Scarlett crumpled. She opened up her frail arms, unable to lift the left one higher than her waist. Grace fell into her lap, and the rest of us stepped inside, leaving shards of broken glass still sparkling at their feet.

After a while Scarlett got too cold to stay outside. She and Grace sat on the sofa, arms wrapped tightly around each other, twin streaks of mascara running down each face.

“Well, there you go, folks,” Scarlett drawled. “You can always trust an Obermann-Tynedale to bring a bang to the party. Anyone else with a bomb to drop before I turn in?”

Samuel twisted his head around from where he was washing up the cheesecake plates. “I don't suppose this would be a good time to ask you to marry me?”

“Well, heck, Samuel, it seems like as good a time as any.” She rolled her eyes. “Come on then, I'm tired. Get it over with.”

Samuel stood for a moment dripping soapsuds onto the kitchen floor. Scarlett sighed, and made as if to get up. He took one easy lope across the caravan and gently pushed her back down onto the sofa.

“Don't you dare.” He kneeled down in front of her, and I had to look away, his expression of tenderness was so raw, so open. “I have loved you for twenty-one years. I loved you when you gave your heart to another man, even though I knew he would not treat it as you deserved. I loved you when you struggled alone to raise a child and build the Peace and Pigs after you dared to trust him again, and he wounded you once more. And when you swore never to love a man like that again, I loved you still. You are the single most beautiful, remarkable, strongest, wisest, kindest woman I have ever known. The only woman I have ever wanted. I will love you
whether you like it or not until the day I die. And, God willing, for an eternity after that. And I will love your wonderful daughters as if they were my own. Now come on, girl. You know I am too old and too ugly to spin you a line or say what I don't mean. Scarlett Obermann? Stop being so darned proud and marry me.”

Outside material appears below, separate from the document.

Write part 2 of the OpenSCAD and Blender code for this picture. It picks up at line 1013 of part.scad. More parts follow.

Scarlett blushed like a young girl. She nodded her head, and the night was perfect once more.

 

I had been looking through the Peace and Pigs' books. I felt worried. Christmas had helped, and Valentine's Day; I had raised prices as high as I thought seemed fair, but it wasn't enough. We needed a long-term, sustainable way to boost income, otherwise the holiday park would not be able to survive. The big question was still whether or not it needed to. Or whether, without Scarlett, anyone would want that.

I couldn't talk to Valerie about it. She loved the campsite, as she did everything she cared about, with a purity of strength and commitment most people would not be capable of feeling. Her heart was here, and I feared the pain of losing Scarlett would be the most she could bear for a long time. I spoke to Jake.

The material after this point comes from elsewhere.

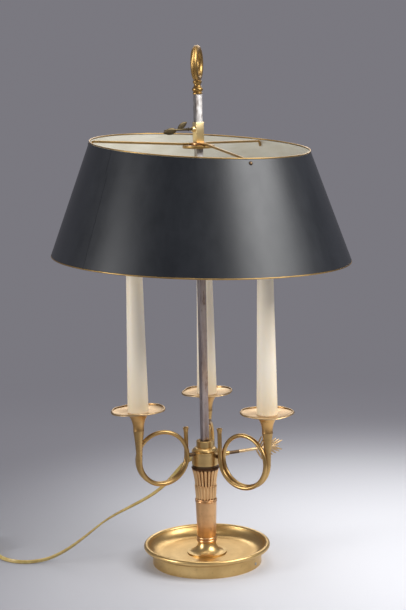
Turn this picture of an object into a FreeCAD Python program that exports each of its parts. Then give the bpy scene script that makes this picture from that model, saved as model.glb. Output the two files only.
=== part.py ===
import FreeCAD, Part
import math
import os
import Sketcher

# Driving sizes in millimetres, degrees or counts
SIZES = {
    # Base dish
    "foot_ring_radius": 70.2,
    "foot_ring_wall": 3.6,
    "foot_ring_height": 15.0,
    "rim_radius": 78.3,
    "rim_bead_radius": 3.2,
    "rim_bead_height": 22.6,
    "dish_floor_radius": 60.0,
    "dish_floor_height": 12.5,
    "dish_floor_thickness": 3.0,
    "dish_cove_radius": 17.0,
    "dish_cavetto_radius": 7.5,
    "felt_thickness": 2.0,
    "felt_gap": 0.4,
    "nut_flats": 17.0,
    "nut_height": 5.0,
    "washer_radius": 11.0,
    "washer_thickness": 1.5,
    "weight_bore_radius": 15.0,
    # Rod
    "rod_side": 8.4,
    "rod_turn": 27.0,
    "tail_radius": 4.0,
    "tail_clearance": 0.15,
    "rod_top": 600.0,
    "rod_stud_radius": 2.5,
    "rod_stud_length": 8.0,
    # Column
    "foot_flange_radius": 25.6,
    "foot_flange_height": 1.8,
    "foot_bell_height": 14.6,
    "foot_bell_curve": 14.6,
    "foot_skirt_radius": 21.5,
    "foot_neck_radius": 11.0,
    "shaft_foot_radius": 12.1,
    "shaft_top_radius": 13.6,
    "column_wall": 2.4,
    "lower_rings_height": 7.0,
    "lower_ring_swell": 1.6,
    "upper_ring_swell": 0.7,
    "shaft_height": 46.3,
    "upper_rings_height": 4.2,
    "capital_height": 42.2,
    "capital_neck_radius": 12.6,
    "capital_top_radius": 15.6,
    "capital_lip_height": 3.2,
    "capital_flare_radius": 126.0,
    "leaf_count": 20,
    "leaf_foot_radius": 1.5,
    "leaf_top_radius": 2.4,
    "leaf_height": 36.0,
    # Hub
    "hub_floor_radius": 16.2,
    "hub_floor_thickness": 3.2,
    "collar_radius": 17.0,
    "collar_wall": 3.6,
    "collar_height": 18.4,
    "collar_groove_depth": 0.8,
    "cap_shoulder_radius": 16.2,
    "cap_shoulder_height": 4.0,
    "cap_dome_radius": 7.0,
    "cap_neck_radius": 10.9,
    "cap_neck_height": 8.6,
    "cap_lip_bevel": 0.6,
    "rod_hole_gap": 0.2,
    # Horn arms
    "arm_count": 3,
    "arm_turn": 205.5,
    "arm_rise_left": 4.3,
    "arm_rise_right": -0.5,
    "arm_rise_back": -3.8,
    "bell_reach": 92.8,
    "loop_radius": 33.2,
    "loop_height": 141.3,
    "strand_offset": 3.1,
    "mouth_reach": 25.0,
    "horn_radius": 2.7,
    "horn_bore_radius": 1.9,
    "horn_swell_radius": 3.7,
    "mouth_height_left": 34.9,
    "mouth_height_right": 39.0,
    "mouth_height_back": 36.0,
    "mouth_cup_height": 6.0,
    "mouth_cup_radius": 3.8,
    "flare_height": 40.5,
    "flare_radius": 6.9,
    "flare_curve": 320.0,
    "bell_height": 23.0,
    "bell_top_radius": 15.0,
    "bell_curve": 29.0,
    "bell_bore_radius": 5.0,
    "lug_radius": 2.5,
    "lug_bore_radius": 1.4,
    "lug_start": 14.0,
    "lug_gap": 0.1,
    # Drip pans, candle sleeves and lampholders
    "pan_radius": 34.2,
    "pan_thickness": 1.2,
    "pan_dish": 2.2,
    "pan_flat_radius": 15.0,
    "pan_rim_radius": 0.9,
    "pan_curve": 90.0,
    "candle_height": 198.0,
    "candle_foot_radius": 13.2,
    "candle_top_radius": 9.6,
    "candle_wall": 1.0,
    "riser_radius": 4.9,
    "riser_bore_radius": 3.4,
    "riser_foot": 8.0,
    "holder_radius": 8.3,
    "holder_height": 30.0,
    "holder_wall": 1.3,
    "holder_floor": 5.0,
    "bulb_cap_radius": 6.8,
    "bulb_neck_radius": 7.2,
    "bulb_radius": 15.5,
    "bulb_belly_height": 30.0,
    "bulb_height": 84.0,
    "bulb_tip_radius": 1.6,
    "bulb_shoulder_curve": 38.0,
    "bulb_flame_curve": 70.0,
    "wire_radius": 0.8,
    "wire_bend": 0.9,
    # Arrow screw of the hub
    "arrow_height": 139.5,
    "arrow_turn": 27.0,
    "boss_radius": 3.1,
    "boss_start": 14.0,
    "boss_end": 34.0,
    "screw_radius": 2.3,
    "screw_start": 4.5,
    "screw_end": 49.0,
    "screw_clearance": 0.05,
    "arrow_stem_radius": 2.1,
    "arrow_stem_end": 74.0,
    "feather_end": 106.0,
    "feather_spread": 11.0,
    "feather_thickness": 2.0,
    "feather_barbs": 5,
    "barb_width": 4.6,
    "barb_sweep": 9.0,
    # Shade
    "shade_top_radius": 137.0,
    "shade_bottom_radius": 187.4,
    "shade_top_height": 537.2,
    "shade_bottom_height": 397.8,
    "shade_top_shift": 1.8,
    "shade_bottom_shift": 0.7,
    "shade_top_fall": 3.66,
    "shade_top_nod": 2.6,
    "shade_bottom_fall": 2.21,
    "shade_bottom_nod": 0.3,
    "shade_wall": 0.8,
    "bead_radius": 0.9,
    "bead_gap": 0.05,
    # Slide of the shade
    "slide_clearance": 0.08,
    "sleeve_side": 10.6,
    "sleeve_foot": 541.0,
    "sleeve_height": 25.0,
    "sleeve_ring_radius": 9.3,
    "sleeve_ring_height": 3.5,
    "hub_plate_radius": 20.0,
    "hub_plate_height": 3.6,
    "spider_wire_radius": 1.5,
    "spider_turn": 55.0,
    "spider_flat": 22.0,
    "spider_bend": 4.0,
    "spider_drop": 9.0,
    "rim_clearance": 2.6,
    "rivet_radius": 1.0,
    "rivet_head_radius": 2.4,
    "rivet_head_height": 1.3,
    "rivet_drop": 5.5,
    # Shade key
    "key_height": 557.5,
    "key_turn": 207.0,
    "key_radius": 1.6,
    "key_boss_radius": 3.2,
    "key_boss_length": 3.5,
    "key_length": 42.0,
    "key_leaf_length": 20.0,
    "key_leaf_width": 14.0,
    "key_leaf_thickness": 2.4,
    # Finial
    "knob_radius": 6.4,
    "knob_foot_radius": 4.8,
    "knob_waist_radius": 3.4,
    "knob_height": 14.6,
    "ring_outer_radius": 22.7,
    "ring_wire_radius": 4.25,
    "ring_turn": 82.0,
    # Cord, switch and plug
    "cord_radius": 2.5,
    "gland_radius": 3.0,
    "gland_mouth_radius": 2.9,
    "gland_start": 14.0,
    "gland_reach": 28.5,
    "gland_height": 145.2,
    "gland_fall": 28.0,
    "lead_start": 21.0,
    "lead_bend": 36.0,
    "gland_turn": 146.0,
    "coil_radius": 36.5,
    "coil_pitch": 5.6,
    "coil_turns": 4,
    "link_level": 11.0,
    "link_landing": 21.0,
    "link_reach": 31.0,
    "switch_length": 58.0,
    "switch_width": 26.0,
    "switch_base_height": 5.5,
    "switch_cover_height": 9.5,
    "switch_wall": 2.2,
    "switch_corner": 5.0,
    "rocker_length": 22.0,
    "rocker_width": 10.0,
    "rocker_gap": 0.35,
    "rocker_rise": 2.0,
    "rocker_tilt": 6.0,
    "rocker_pivot_radius": 1.5,
    "rocker_pivot_clearance": 0.05,
    "plug_length": 38.0,
    "plug_width": 35.0,
    "plug_height": 14.4,
    "plug_corner": 6.0,
    "plug_neck_radius": 5.6,
    "plug_neck_length": 36.0,
    "pin_radius": 2.0,
    "pin_length": 19.0,
    "pin_root": 8.0,
    "pin_root_radius": 1.5,
    "pin_spacing": 18.6,
}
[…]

“Will you want to carry on here?”

Jake was unloading supplies into the back room. He ripped open a box of toilet rolls and began unpacking them. “If the Pigs is still a going concern, I'll stay.”

“But?”

“I'm not up for spending the next year stressing out, watching the debt soar, desperately trying to find ways to scrabble a bit more cash together until eventually we have to give up and let the creditors move in.”

“Nice thought.”

“I'm being realistic. You've seen the figures.”

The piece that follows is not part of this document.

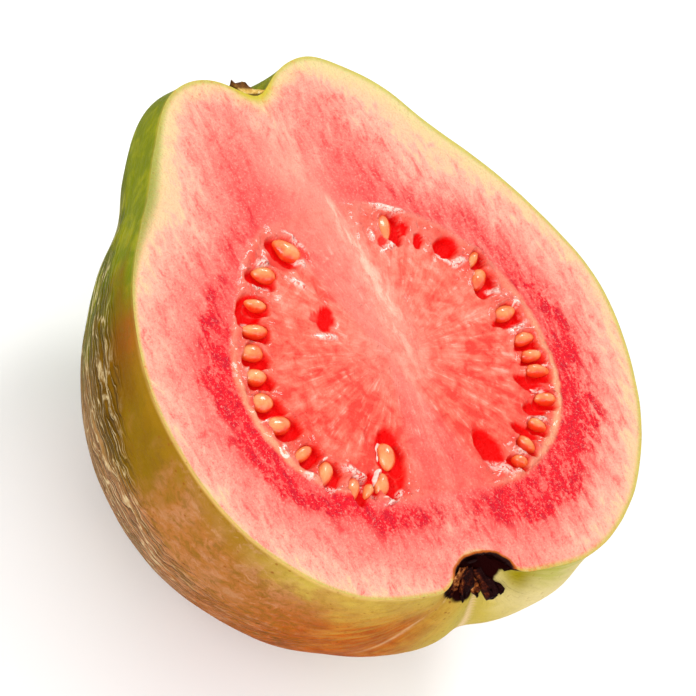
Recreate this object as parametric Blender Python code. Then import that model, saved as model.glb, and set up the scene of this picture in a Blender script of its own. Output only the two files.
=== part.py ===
# Half a pink guava, cut lengthwise through stem and calyx.
# It lies on the round of its skin, on a small flat spot, with the cut face level and up.
# Metres, +Z up. +Y runs towards the stem, +X across the cut face.

from math import cos, pi, radians, sin

import bmesh
import bpy
import numpy as np
from mathutils import Matrix, Vector

MM = 0.001

# ---------------------------------------------------------------- driving dimensions
# The skin is drawn as a radius from a centre on the fruit's axis, at angles from the stem end.
CENTRE_Y = -4.0 * MM
STATIONS_DEG = (0, 16, 30, 45, 65, 90, 120, 145, 165, 180)
RADII_RIGHT_MM = (46.5, 48.5, 47.2, 43.6, 43.4, 45.0, 44.8, 43.0, 38.6, 35.5)
RADII_LEFT_MM = (46.5, 48.0, 43.5, 40.2, 40.0, 41.0, 41.8, 41.0, 38.3, 35.5)
RADII_BACK_MM = (46.5, 49.0, 46.6, 45.2, 47.0, 48.0, 46.2, 43.8, 38.5, 35.5)

STEM_DIMPLE_DEPTH = 3.4 * MM
STEM_DIMPLE_SPREAD_DEG = 5.5
CRATER_DEPTH = 3.0 * MM
CRATER_SPREAD_DEG = 8.5

# Valleys between the lobes at the calyx end: azimuth about the axis, half width, depth.
VALLEYS = ((12, 8, 1.2 * MM), (66, 8, 1.8 * MM), (112, 9, 1.6 * MM))
VALLEY_REACH_DEG = 34
AXIS_CLEAR_DEG = 9                 # lobes, valleys and swellings fade out this near the axis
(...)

I kicked a box. “I hate Fisher.”

Jake unpacked the box.

I relented a little. “No, I don't really. But I hate what he's done. I want to go round to his house and yell in his face, make him
understand what it will do to Valerie and Grace. That because of him Scarlett is having to spend her last months worrying about where her children are going to live after she's gone.”

“Why don't you then?”

“What? You think I should go round and see Fisher?”

“Can't do any harm.”

“Will you come with me?”

“I suppose so,” he sighed. “So long as you don't yell in his face.”

I spent the rest of the afternoon compiling a document outlining why the rent rise was unreasonable, and how much we could afford to pay to stay viable as a business. I made a plan, detailing the running of the campsite for the next year, and how, if he could introduce the rent increase gradually over a three-year period, we stood a chance of making it work. I even created a spreadsheet. A tiny glimmer of business-womany hope began to grow.